Exercise directions: Set down, exactly as written, only the lines starting with the one that holds "obj.matrix_world = Matrix.Identity(4)" and ending with the one that holds "obj.parent = empty".

Source material:
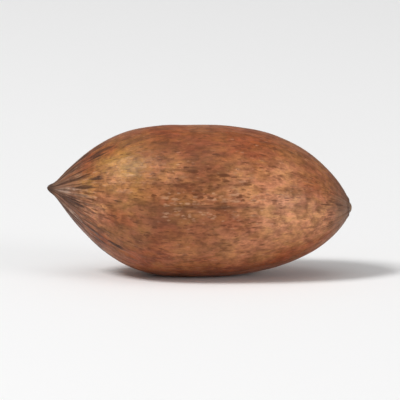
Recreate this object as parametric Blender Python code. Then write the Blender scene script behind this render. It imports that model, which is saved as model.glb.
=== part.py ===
"""A pecan in its shell, lying on its side on a small flat spot.

Run with: blender --background --python part.py

The nut is one closed solid in metres, +Z up. Its length lies along X, with the pointed tip at -X and the
stalk end at +X. The origin is at the middle of the nut's outline seen from above, on the surface it rests on.
Angles round the nut are measured about its length, from straight up towards the front (-Y).
"""

import math

import bmesh
import bpy
import numpy as np

# Driving dimensions
LENGTH = 0.0440
HEIGHT = 0.0221
BREADTH = 0.0226
WIDEST_AT = 0.0206  # from the pointed tip

# How full the sides are towards each end, and how sharp the end is: 0.5 is round and 1 is a cone
TIP_FULLNESS = 2.64
TIP_SHARPNESS = 1.04
STALK_FULLNESS = 2.6
STALK_SHARPNESS = 0.70

# The beak is what is left of the flower's style at the tip. The nub is the scar where the stalk was.
BEAK_LENGTH = 0.0007
BEAK_RADIUS = 0.00135
BEAK_REACH = 0.0018
BEAK_TAPER = 0.60
NUB_LENGTH = 0.0004
NUB_RADIUS = 0.0013
NUB_REACH = 0.0012
NUB_TAPER = 0.50
ENDS_FADE = 0.0072  # how fast the beak and the nub lose themselves in the shell
ENDS_BLEND = 2.4  # how sharply they meet it

# The middle line curves up and to the back at the tip, and down a little at the stalk end
TIP_RISE = 0.0018
TIP_SIDE = 0.0005
TIP_BEND_AT = 0.46  # shares of the length
STALK_DROP = 0.0010
STALK_BEND_AT = 0.66

# The seam between the shell's halves runs down the front and the back. The shell has four low corners near
# the tip, two of them on the seam.
SEAM_ANGLE = math.radians(87.0)
SEAM_HEIGHT = 0.00006
SEAM_HALF_WIDTH = 0.00085
SEAM_EVENNESS = 0.5  # 0 keeps the seam at full height up to the ends
CORNER_HEIGHT = 0.00013
CORNER_COUNT = 4
CORNERS_AT = 0.16  # shares of the length
CORNERS_SPREAD = 0.14

# Where the nut is thinner than this, towards its ends, its relief fades out
RELIEF_FULL_RADIUS = 0.0027

# Long low waves of the shell: height, waves round it, waves along it, start round it, start along it
WAVES = (
    (0.00014, 2, 0.6, 0.4, 1.1),
    (0.00008, 3, 1.1, 2.1, 0.3),
    (0.00005, 5, 0.8, 4.4, 2.0),
    (0.00003, 7, 1.6, 1.3, 5.2),
    (0.00002, 9, 1.2, 3.6, 3.9),
    (0.000015, 12, 0.9, 0.9, 2.7),
)

# Shallow dents: share of the length, angle round the nut in degrees, radius along and across, depth
DENTS = (
    (0.33, 62.0, 0.0052, 0.0030, 0.00013),
    (0.66, 118.0, 0.0060, 0.0030, 0.00011),
    (0.72, 40.0, 0.0048, 0.0026, 0.00012),
    (0.40, 330.0, 0.0065, 0.0034, 0.00015),
    (0.62, 285.0, 0.0050, 0.0030, 0.00013),
    (0.27, 235.0, 0.0046, 0.0028, 0.00011),
    (0.80, 205.0, 0.0040, 0.0026, 0.00012),
)

# How deep the resting spot is pressed into the lowest side
SPOT_DEPTH = 0.00016

# How finely the solid is divided round the nut and along it
SEGMENTS = 72
RINGS = 58
OUTLINE_SAMPLES = 2000
SPOT_SNAP = 0.000001

SHELL_COLOUR = (0.36, 0.165, 0.075, 1.0)
SHELL_ROUGHNESS = 0.42


def half_thickness(along):
    """The shell's radius as a share of the widest, at a distance from the tip, beak and nub included."""
    tip_start = BEAK_LENGTH
    stalk_start = LENGTH - NUB_LENGTH
    if along < WIDEST_AT:
        out = (WIDEST_AT - along) / (WIDEST_AT - tip_start)
        fullness, sharpness = TIP_FULLNESS, TIP_SHARPNESS
    else:
        out = (along - WIDEST_AT) / (stalk_start - WIDEST_AT)
        fullness, sharpness = STALK_FULLNESS, STALK_SHARPNESS
    body = (1.0 - min(out, 1.0) ** fullness) ** sharpness
    widest = HEIGHT / 2
    beak = BEAK_RADIUS / widest * (max(along, 0.0) / BEAK_REACH) ** BEAK_TAPER
    nub = NUB_RADIUS / widest * (max(LENGTH - along, 0.0) / NUB_REACH) ** NUB_TAPER
    end = beak if along < LENGTH / 2 else nub
    fade = math.exp(-min(along, LENGTH - along) / ENDS_FADE)
    return (body**ENDS_BLEND + (end * fade) ** ENDS_BLEND) ** (1 / ENDS_BLEND)


def ring_places():
    """Distances from the tip of the rings between the two ends, evenly spaced along the curved side."""
    spread = np.linspace(0.0, math.pi, OUTLINE_SAMPLES)
    along = LENGTH * (1.0 - np.cos(spread)) / 2
    radius = np.array([half_thickness(x) * HEIGHT / 2 for x in along])
    steps = np.hypot(np.diff(along), np.diff(radius))
    travelled = np.concatenate([[0.0], np.cumsum(steps)])
    wanted = travelled[-1] * np.arange(1, RINGS) / RINGS
    return np.interp(wanted, travelled, along)


def middle_line(share):
    """How far the nut's middle line stands to the back and up, at a share of the length."""
    to_tip = max(0.0, 1.0 - share / TIP_BEND_AT) ** 2
    to_stalk = max(0.0, (share - STALK_BEND_AT) / (1.0 - STALK_BEND_AT)) ** 2
    return TIP_SIDE * to_tip, TIP_RISE * to_tip - STALK_DROP * to_stalk


def turn_between(angle, other):
    """The shortest turn from one angle to another."""
    return math.remainder(angle - other, math.tau)


def seam_relief(angle, radius, share):
    """A narrow raised line on both seams, fading out before the ends."""
    strength = math.sin(math.pi * share) ** SEAM_EVENNESS
    relief = 0.0
    for side in (0.0, math.pi):
        across = turn_between(angle, SEAM_ANGLE + side) * radius
        relief += math.exp(-((across / SEAM_HALF_WIDTH) ** 2))
    return SEAM_HEIGHT * strength * relief


def corner_relief(angle, share):
    """Four rounded corners that are strongest just behind the tip."""
    rise = math.exp(-(((share - CORNERS_AT) / CORNERS_SPREAD) ** 2))
    return CORNER_HEIGHT * rise * math.cos(CORNER_COUNT * (angle - SEAM_ANGLE))


def wave_relief(angle, share):
    """Long low waves, each with its own count round the nut and along it."""
    relief = 0.0
    for height, around, along, start_around, start_along in WAVES:
        relief += height * math.cos(around * angle + start_around) * math.cos(
            math.tau * along * share + start_along
        )
    return relief * math.sin(math.pi * share)


def dent_relief(angle, radius, share):
    """Shallow dents, as smooth dips."""
    relief = 0.0
    for place, degrees, reach_along, reach_across, depth in DENTS:
        across = turn_between(angle, math.radians(degrees)) * radius / reach_across
        along = (share - place) * LENGTH / reach_along
        relief -= depth * math.exp(-(across**2) - along**2)
    return relief


def shell_point(along, angle):
    """A point of the shell, before the nut is set down."""
    share = along / LENGTH
    radius = half_thickness(along) * HEIGHT / 2
    taper = min(1.0, radius / RELIEF_FULL_RADIUS)
    relief = seam_relief(angle, radius, share) + corner_relief(angle, share)
    relief += wave_relief(angle, share) + dent_relief(angle, radius, share)
    radius += relief * taper
    side, up = middle_line(share)
    y = side - radius * math.sin(angle) * BREADTH / HEIGHT
    z = up + radius * math.cos(angle)
    return along, y, z


def shape_sphere(mesh):
    """Moves each point of a unit sphere, whose poles are the nut's two ends, on to the shell."""
    places = np.concatenate([[0.0], ring_places(), [LENGTH]])
    for vertex in mesh.verts:
        direction = vertex.co.normalized()
        from_pole = math.acos(max(-1.0, min(1.0, direction.z)))
        ring = round(from_pole / math.pi * RINGS)
        angle = math.atan2(direction.y, direction.x)
        vertex.co = shell_point(places[ring], angle)
    bmesh.ops.recalc_face_normals(mesh, faces=mesh.faces)


def press_resting_spot(mesh):
    """Slices the resting spot off the lowest side, levels its rim and closes it with one flat face."""
    level = min(vertex.co.z for vertex in mesh.verts) + SPOT_DEPTH
    cut = bmesh.ops.bisect_plane(
        mesh,
        geom=mesh.verts[:] + mesh.edges[:] + mesh.faces[:],
        dist=SPOT_SNAP,
        plane_co=(0.0, 0.0, level),
        plane_no=(0.0, 0.0, -1.0),
        clear_outer=True,
    )
    rim = [item for item in cut["geom_cut"] if isinstance(item, bmesh.types.BMEdge)]
    for edge in rim:
        for vertex in edge.verts:
            vertex.co.z = level
    bmesh.ops.contextual_create(mesh, geom=rim)
    bmesh.ops.recalc_face_normals(mesh, faces=mesh.faces)


def set_down(mesh):
    """Puts the origin on the resting surface, at the middle of the nut seen from above."""
    points = np.array([vertex.co for vertex in mesh.verts])
    low, high = points.min(axis=0), points.max(axis=0)
    middle = (low + high) / 2
    bmesh.ops.translate(mesh, verts=mesh.verts, vec=(-middle[0], -middle[1], -low[2]))


def shell_material():
    """The warm brown shell with its soft gloss."""
    material = bpy.data.materials.new("shell_brown")
    material.use_nodes = True
    shader = material.node_tree.nodes["Principled BSDF"]
    shader.inputs["Base Color"].default_value = SHELL_COLOUR
    shader.inputs["Roughness"].default_value = SHELL_ROUGHNESS
    shader.inputs["Metallic"].default_value = 0.0
    return material


def make_nut(collection):
    """The whole nut as one object."""
    mesh = bmesh.new()
    bmesh.ops.create_uvsphere(mesh, u_segments=SEGMENTS, v_segments=RINGS, radius=1.0)
    shape_sphere(mesh)
    press_resting_spot(mesh)
    set_down(mesh)
    data = bpy.data.meshes.new("pecan_nut")
    mesh.to_mesh(data)
    mesh.free()
    data.materials.append(shell_material())
    data.shade_smooth()
    nut = bpy.data.objects.new("pecan_nut", data)
    collection.objects.link(nut)
    return nut


def main():
    for old in list(bpy.data.objects):
        bpy.data.objects.remove(old)
    collection = bpy.data.collections.new("pecan_in_shell")
    bpy.context.scene.collection.children.link(collection)
    make_nut(collection)


main()
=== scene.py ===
"""The finished look of a pecan in its shell, around the solid.

A finer skin follows the same formulas as the solid and adds the low relief of a real shell: ridges that run
out of the beak, a hammered surface, the seam's groove and the stalk's scar. Its colours come from nodes.
Lengths are in metres, and a share is a distance from the tip as a share of the nut's length. Angles round the
nut are measured about its length, from straight up towards the front (-Y).
"""

import math

import bmesh
import bpy
import numpy as np
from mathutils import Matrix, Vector, noise

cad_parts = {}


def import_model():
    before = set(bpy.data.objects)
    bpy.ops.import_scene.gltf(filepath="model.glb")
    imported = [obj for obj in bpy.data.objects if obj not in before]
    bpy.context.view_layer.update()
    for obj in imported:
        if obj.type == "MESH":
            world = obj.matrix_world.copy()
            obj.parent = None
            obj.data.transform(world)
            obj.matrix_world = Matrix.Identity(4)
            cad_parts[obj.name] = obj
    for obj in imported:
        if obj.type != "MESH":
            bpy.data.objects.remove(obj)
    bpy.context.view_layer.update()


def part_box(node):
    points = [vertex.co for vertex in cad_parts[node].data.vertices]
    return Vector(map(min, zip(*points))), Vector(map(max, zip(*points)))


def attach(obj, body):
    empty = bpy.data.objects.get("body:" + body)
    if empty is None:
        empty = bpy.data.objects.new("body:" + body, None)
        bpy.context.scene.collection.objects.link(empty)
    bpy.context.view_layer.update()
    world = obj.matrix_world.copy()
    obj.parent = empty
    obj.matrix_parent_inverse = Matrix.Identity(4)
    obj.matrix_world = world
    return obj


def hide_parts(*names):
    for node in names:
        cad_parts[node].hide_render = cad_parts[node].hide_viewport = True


NODE = "pecan_nut"

# The solid's own values: its outline, its two ends and its middle line
LENGTH = 0.0440
HEIGHT = 0.0221
BREADTH = 0.0226
WIDEST_AT = 0.0206
TIP_FULLNESS = 2.64
TIP_SHARPNESS = 1.04
STALK_FULLNESS = 2.6
STALK_SHARPNESS = 0.70
BEAK_LENGTH = 0.0007
BEAK_RADIUS = 0.00135
BEAK_REACH = 0.0018
BEAK_TAPER = 0.60
NUB_LENGTH = 0.0004
NUB_RADIUS = 0.0013
NUB_REACH = 0.0012
NUB_TAPER = 0.50
ENDS_FADE = 0.0072
ENDS_BLEND = 2.4
TIP_RISE = 0.0018
TIP_SIDE = 0.0005
TIP_BEND_AT = 0.46
STALK_DROP = 0.0010
STALK_BEND_AT = 0.66

# The solid's own relief: seams, low corners, long waves, dents and the resting spot
SEAM_ANGLE = math.radians(87.0)
SEAMS = (SEAM_ANGLE, SEAM_ANGLE + math.pi)
SEAM_HEIGHT = 0.00006
SEAM_HALF_WIDTH = 0.00085
SEAM_EVENNESS = 0.5
CORNER_HEIGHT = 0.00013
CORNER_COUNT = 4
CORNERS_AT = 0.16
CORNERS_SPREAD = 0.14
RELIEF_FULL_RADIUS = 0.0027
SPOT_DEPTH = 0.00016

# Long low waves: height, waves round it, waves along it, start round it, start along it
WAVES = (
    (0.00014, 2, 0.6, 0.4, 1.1),
    (0.00008, 3, 1.1, 2.1, 0.3),
    (0.00005, 5, 0.8, 4.4, 2.0),
    (0.00003, 7, 1.6, 1.3, 5.2),
    (0.00002, 9, 1.2, 3.6, 3.9),
    (0.000015, 12, 0.9, 0.9, 2.7),
)

# Shallow dents: share, angle in degrees, radius along and across, depth
DENTS = (
    (0.33, 62.0, 0.0052, 0.0030, 0.00013),
    (0.66, 118.0, 0.0060, 0.0030, 0.00011),
    (0.72, 40.0, 0.0048, 0.0026, 0.00012),
    (0.40, 330.0, 0.0065, 0.0034, 0.00015),
    (0.62, 285.0, 0.0050, 0.0030, 0.00013),
    (0.27, 235.0, 0.0046, 0.0028, 0.00011),
    (0.80, 205.0, 0.0040, 0.0026, 0.00012),
)

# How finely the skin is divided round the nut and along it
SEGMENTS = 300
RINGS = 256
OUTLINE_SAMPLES = 6000
MIDDLE = 0.5  # the share where the tip's half ends and the stalk's half starts

# Low ridges that run out of the beak and out of the stalk's scar: height, count round the nut, share over
# which they fade, start round it, and how far they wander
RIDGES = (
    (0.000080, 7, 0.12, 2.5, 0.3),
    (0.000045, 17, 0.14, 0.3, 1.9),
    (0.000030, 29, 0.20, 1.7, 2.6),
    (0.000016, 46, 0.28, 4.0, 3.4),
)
STALK_RIDGES = (
    (0.000045, 11, 0.06, 2.2, 1.6),
    (0.000028, 29, 0.10, 0.8, 2.4),
)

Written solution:
            obj.matrix_world = Matrix.Identity(4)
            cad_parts[obj.name] = obj
    for obj in imported:
        if obj.type != "MESH":
            bpy.data.objects.remove(obj)
    bpy.context.view_layer.update()


def part_box(node):
    points = [vertex.co for vertex in cad_parts[node].data.vertices]
    return Vector(map(min, zip(*points))), Vector(map(max, zip(*points)))


def attach(obj, body):
    empty = bpy.data.objects.get("body:" + body)
    if empty is None:
        empty = bpy.data.objects.new("body:" + body, None)
        bpy.context.scene.collection.objects.link(empty)
    bpy.context.view_layer.update()
    world = obj.matrix_world.copy()
    obj.parent = empty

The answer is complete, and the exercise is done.